Lynn Zucker and Michael Darby explore the patterns of invention and innovation in their well cited paper “Patterns of invention and innovation in the formation of the biotechnology industry”
It’s worth a read.
Thurlow contrasts the research investment strategies in Japan versus the U.S. He focused on the post-war years and believed. The U.S. took a materialistic approach to their investment, focusing on products,while the Japanese focused on process and that as a result .While the U.S. invented DRAM, the VCR and the LCD, it also incurred the highest up-front costs, while the Japanese reaped the primary profit due to their superior processes of constant improvement in manufacturing. Now with the benefit of more time having passed, it appears most analysts would believe the U.S. approach has paid off more handsomely in the long term and it is the only thing saving them now from the Chinese trade juggernaut.
In 2005 many believed that Dell had Apple on the ropes. Apple was below Acer in PC market share. Indeed Hewlett Packard sold far more laptops than Apple every year in the last five years but everyone knows how this situation eventually finished in Apple’s favour. Dell’s process innovation may have given them a dominant market share for a while and as a result many including Fast Company, Jan.2004 came to the conclusion that innovation may not be all that it was cracked up to be but time has proven them disastrously wrong.
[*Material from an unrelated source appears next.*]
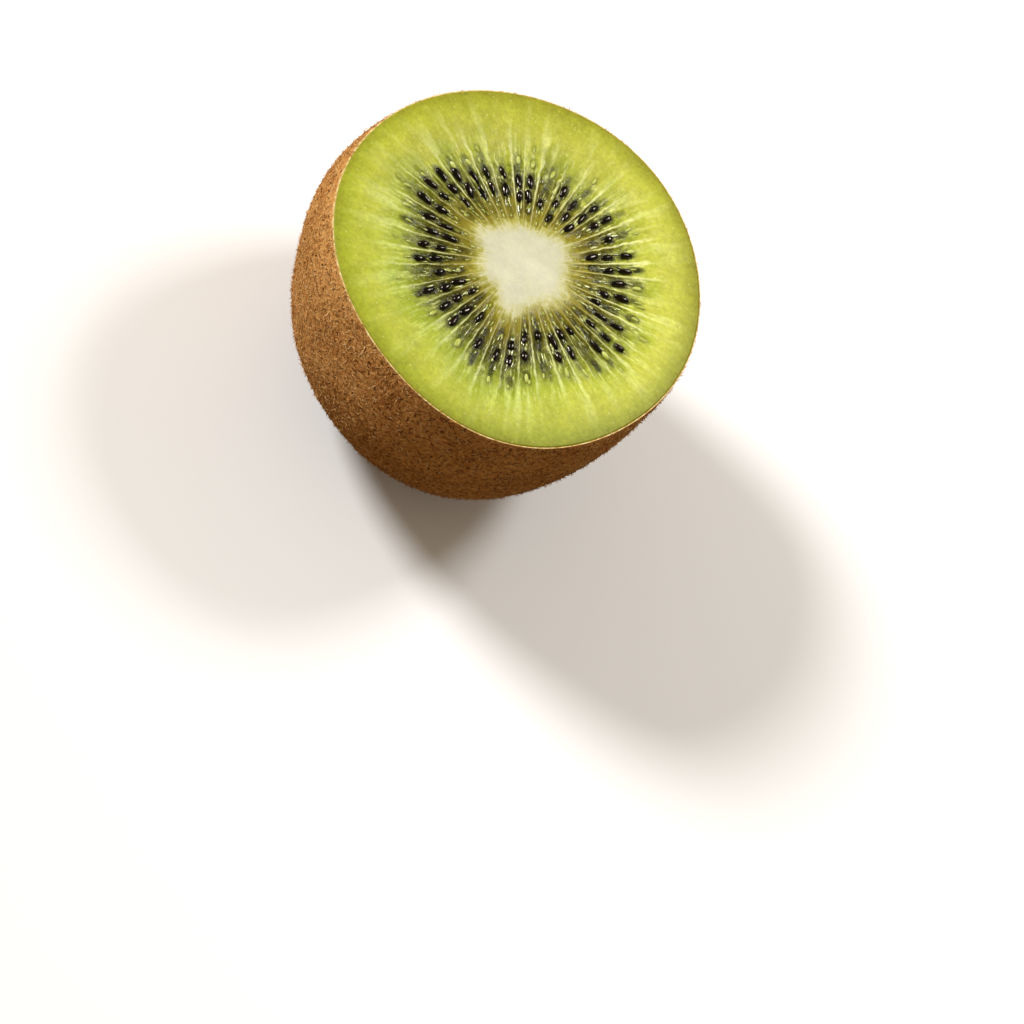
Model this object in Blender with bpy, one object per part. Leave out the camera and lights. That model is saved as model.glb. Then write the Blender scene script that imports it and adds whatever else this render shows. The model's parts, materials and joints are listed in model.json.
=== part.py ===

We certainly know research investment alone is not the answer. One only needs to look at the demise of Xerox PARC, one of the greatest private research facilities of the last fifty years. PARC has been responsible for such well known and important developments as laser printing, the Ethernet, the concept of graphical user interface (GUI) object oriented programming, and finally some amazing advances in very large scale integration. Yet where is it today? Why are they not attracting the invention stars of today?
There is no greater thrill than thinking about the critical issues today and inventing new methods of solving these challenges. It is truly putting the important first rather than just the urgent.
We are only one set of minds and if we enrol your brainpower we will likely come out with a better world for us all to enjoy.